Traitor King by Andrew Lownie

The Scandalous Exile of the Duke and Duchess of Windsor

I am not sure why this book is called scandalous because I thought we all knew that they collaborated with Hitler and the Nazis and that Simpson had had an affair with Ribbentrop but I will concede that maybe I didn’t know it in detail and now I do. May be it has something to do with the fact that people believed he was gay or bisexual as well – not really scandalous nowadays.

This is a well-written account through letters, memos and interviews with those who had reason to come into close contact with the Windsors. By all accounts, and there were a lot, he was a spoilt, petulant child who wanted the perks of being royalty (whatever the person may perceive those to be) with none of the difficult or more boring elements. He demanded time and again that he be given a job by the royal family or the then government and when they wouldn’t provide one that was deemed satisfactory to his position, he seemed unable to go out and find it himself and make himself useful. In fact their lives were driven by what they felt they should have been given and what they had. At that time, when Britain was at war, many people would have given up a damn site more to have the life they did.

It is hard not to draw parallels with recent events. The Windsors said they were friends (lover for Simpson) with people like Ribbentrop before the Nazis and so stayed friends throughout and after the war. The damage this did to their reputation was irreparable and you can’t help but think of Prince Andrew and his friendship with Epstein. Prince Andrew now needs to find new ways to entertain himself.

And then there are the parallels with Harry and Meghan who have abdicated from their royal role for a variety of reasons and who also must earn money and fill their time. If we learn anything from the Edward and Simpson abdication it is that once you step out of the responsibilities you really are out – even of the aspects you hold dear. Only working royals will appear on the balcony at the queen’s platinum jubilee so no Harry, Megan and Andrew.

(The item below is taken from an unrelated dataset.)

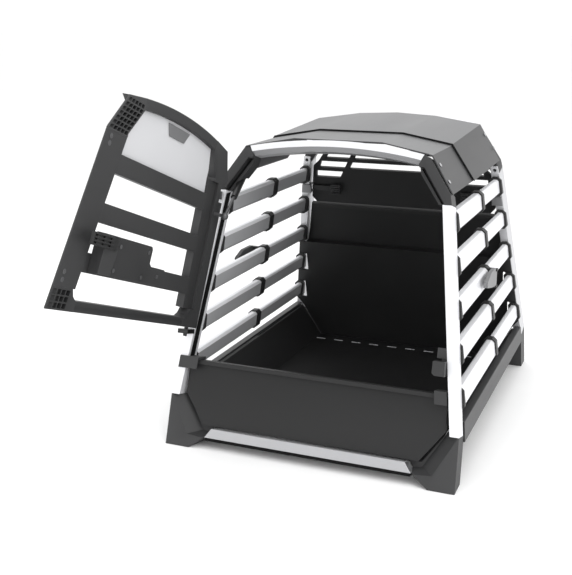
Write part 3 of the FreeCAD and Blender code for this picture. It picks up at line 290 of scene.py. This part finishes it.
def upright_seal():
    """Dark seal along the left front upright's inner side."""
    foot_height, head_height = 0.08, 0.12    # lengths at each end that give the inner face's line
    first_share, last_share = 0.15, 0.98     # part of that line that the seal covers
    offset = Vector((0.0002, 0.006, 0))
    low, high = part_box("front_upright_left")
    side = points_of("front_upright_left")
    foot = [c for c in side if c.z < low.z + foot_height]
    head = [c for c in side if c.z > high.z - head_height]
    bottom = Vector((max(c.x for c in foot), min(c.y for c in foot), min(c.z for c in foot)))
    top = Vector((max(c.x for c in head), min(c.y for c in head), max(c.z for c in head)))
    strip("upright_seal", [bottom.lerp(top, first_share) + offset, bottom.lerp(top, last_share) + offset],
          Vector((0.0012, 0, 0)), Vector((0, 0.018, 0)), "rubber", "front_half")


painted_seam_shadow()
painted_slot_light_strip()
upright_seal()


# ---------------------------------------------------------------- stage

FLOOR_REACH = 60.0           # half the floor's side, m
FLOOR_DROP = 0.0005          # gap under the feet, m
low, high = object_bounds()
floor_mesh = bpy.data.meshes.new("floor")
work = bmesh.new()
bmesh.ops.create_grid(work, x_segments=2, y_segments=2, size=FLOOR_REACH)
work.to_mesh(floor_mesh)
work.free()
floor = bpy.data.objects.new("floor", floor_mesh)
floor.location = (0, 0, low.z - FLOOR_DROP)
bpy.context.scene.collection.objects.link(floor)
floor_finish = new_material("Floor", (0.93, 0.93, 0.93), 0.8, 0.0, 60, 0.02, shade=0.01)
floor_mesh.materials.append(floor_finish)

world = bpy.data.worlds.new("World")
world.use_nodes = True
backdrop = world.node_tree.nodes["Background"]
backdrop.inputs["Color"].default_value = (1, 1, 1, 1)
backdrop.inputs["Strength"].default_value = 1.08
bpy.context.scene.world = world


def area(name, at, toward, size, power):
    """A square soft light; size in metres, power in watts."""
    light = bpy.data.lights.new(name, "AREA")
    light.size = size
    light.energy = power
    lamp = bpy.data.objects.new(name, light)
    lamp.location = at
    lamp.rotation_euler = (Vector(toward) - Vector(at)).to_track_quat("-Z", "Y").to_euler()
    bpy.context.scene.collection.objects.link(lamp)


MIDDLE = (0, 0, 0.3)
area("Key", (2.2, -2.0, 2.6), MIDDLE, 2.0, 44)
area("Fill", (-2.4, -1.6, 1.6), MIDDLE, 2.5, 15)
area("Top", (0, 0.2, 3.0), MIDDLE, 2.5, 26)

camera_data = bpy.data.cameras.new("Camera")
camera_data.lens = 60.96
camera_data.sensor_width = 36.0
camera = bpy.data.objects.new("Camera", camera_data)
camera.location = (0.6291, -2.0080, 0.8361)
camera.rotation_euler = (math.radians(74.69), 0, math.radians(22.32))
bpy.context.scene.collection.objects.link(camera)
bpy.context.scene.camera = camera
bpy.context.scene.view_settings.view_transform = "Standard"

It was an inspired choice to read this biography after reading The Stone Diaries – I didn’t plan it, this was just the next book I picked up. What the Stone Diaries did make me think about as I read this is who is telling this story and how far away is it from the story that the Windsors might tell. Quite a long way if you are to believe what they wrote in their autobiographies. Which goes to prove Shields’ point – can we really know people from their biograpies and autobiographies?